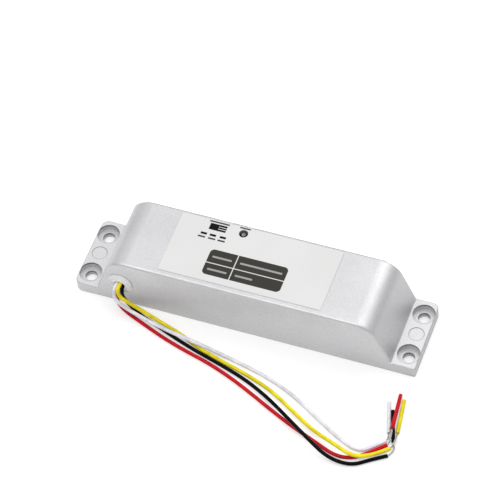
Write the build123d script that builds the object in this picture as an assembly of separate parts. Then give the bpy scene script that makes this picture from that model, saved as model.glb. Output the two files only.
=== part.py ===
from build123d import *
import math
import os

# Electric drop bolt lock, modelled in millimetres in its own frame.
# Z is up from the mounting face, X runs along the lock, the wires leave on the -Y side and the
# bolt comes out on the +Y side. The origin is the middle of the mounting face.

# Housing casting
LOCK_LENGTH = 150.0
LOCK_DEPTH = 34.0
LOCK_HEIGHT = 27.0
FLANGE_THICKNESS = 5.4
FLANGE_CORNER_RADIUS = 3.0
SQUARE_CORNER_RADIUS = 0.6
FLANGE_EDGE = 0.35
BODY_FOOT_LENGTH = 129.4
SLOPE_RUN = 7.9
TOP_CORNER_RADIUS = 10.0
WIRE_SIDE_EDGE_RADIUS = 1.2
BOLT_SIDE_EDGE_RADIUS = 0.6
WALL = 2.4
LEDGE = 1.7
POCKET_FOOT_RADIUS = 1.0

# Fixing holes in the end flanges
FIXING_PITCH_X = 140.4
FIXING_PITCH_Y = 20.5
FIXING_HOLE_RADIUS = 2.55
COUNTERBORE_RADIUS = 4.75
COUNTERBORE_DEPTH = 2.8
EJECTOR_MARK_RADIUS = 3.2
EJECTOR_MARK_DEPTH = 0.2

# Cover plate in its rebate
COVER_THICKNESS = 2.3
COVER_GAP = 0.2
COVER_SIDE_RIM = 2.2
COVER_TOP_RIM = 1.7
COVER_FOOT_RADIUS = 2.0
COVER_TABS = ((-6.25, 3.5), (-17.6, 7.0))
TAB_CHAMFER = 0.6

# Screws that hold the cover
END_SCREW_INSET = 7.6
END_SCREW_Z = 7.2
TOP_SCREW_DROP = 7.2
TOP_SCREW_GAP = 0.8
COVER_SCREW_RADIUS = 2.0
COVER_SCREW_HEAD_RADIUS = 4.1
COVER_SCREW_LENGTH = 12.0
COVER_SCREW_SOCKET_RADIUS = 1.45
COVER_SCREW_SOCKET_DEPTH = 1.6
SCREW_BOSS_RADIUS = 4.0
SCREW_BOSS_LENGTH = 14.4
THREAD_CLEARANCE = 0.03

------

_WRITTEN TASK_
Write out each line of the data above again, exactly as given.

_ANSWER BELOW_
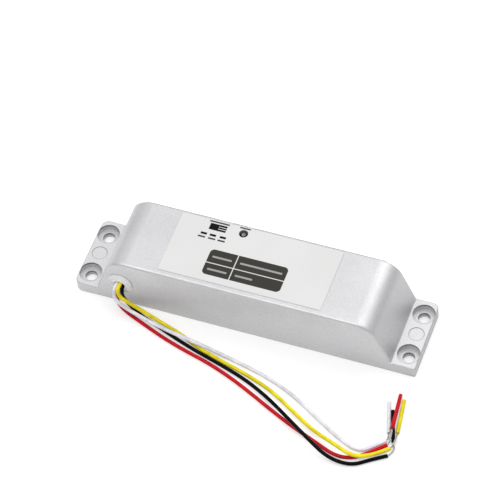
Write the build123d script that builds the object in this picture as an assembly of separate parts. Then give the bpy scene script that makes this picture from that model, saved as model.glb. Output the two files only.
=== part.py ===
from build123d import *
import math
import os

# Electric drop bolt lock, modelled in millimetres in its own frame.
# Z is up from the mounting face, X runs along the lock, the wires leave on the -Y side and the
# bolt comes out on the +Y side. The origin is the middle of the mounting face.

# Housing casting
LOCK_LENGTH = 150.0
LOCK_DEPTH = 34.0
LOCK_HEIGHT = 27.0
FLANGE_THICKNESS = 5.4
FLANGE_CORNER_RADIUS = 3.0
SQUARE_CORNER_RADIUS = 0.6
FLANGE_EDGE = 0.35
BODY_FOOT_LENGTH = 129.4
SLOPE_RUN = 7.9
TOP_CORNER_RADIUS = 10.0
WIRE_SIDE_EDGE_RADIUS = 1.2
BOLT_SIDE_EDGE_RADIUS = 0.6
WALL = 2.4
LEDGE = 1.7
POCKET_FOOT_RADIUS = 1.0

# Fixing holes in the end flanges
FIXING_PITCH_X = 140.4
FIXING_PITCH_Y = 20.5
FIXING_HOLE_RADIUS = 2.55
COUNTERBORE_RADIUS = 4.75
COUNTERBORE_DEPTH = 2.8
EJECTOR_MARK_RADIUS = 3.2
EJECTOR_MARK_DEPTH = 0.2

# Cover plate in its rebate
COVER_THICKNESS = 2.3
COVER_GAP = 0.2
COVER_SIDE_RIM = 2.2
COVER_TOP_RIM = 1.7
COVER_FOOT_RADIUS = 2.0
COVER_TABS = ((-6.25, 3.5), (-17.6, 7.0))
TAB_CHAMFER = 0.6

# Screws that hold the cover
END_SCREW_INSET = 7.6
END_SCREW_Z = 7.2
TOP_SCREW_DROP = 7.2
TOP_SCREW_GAP = 0.8
COVER_SCREW_RADIUS = 2.0
COVER_SCREW_HEAD_RADIUS = 4.1
COVER_SCREW_LENGTH = 12.0
COVER_SCREW_SOCKET_RADIUS = 1.45
COVER_SCREW_SOCKET_DEPTH = 1.6
SCREW_BOSS_RADIUS = 4.0
SCREW_BOSS_LENGTH = 14.4
THREAD_CLEARANCE = 0.03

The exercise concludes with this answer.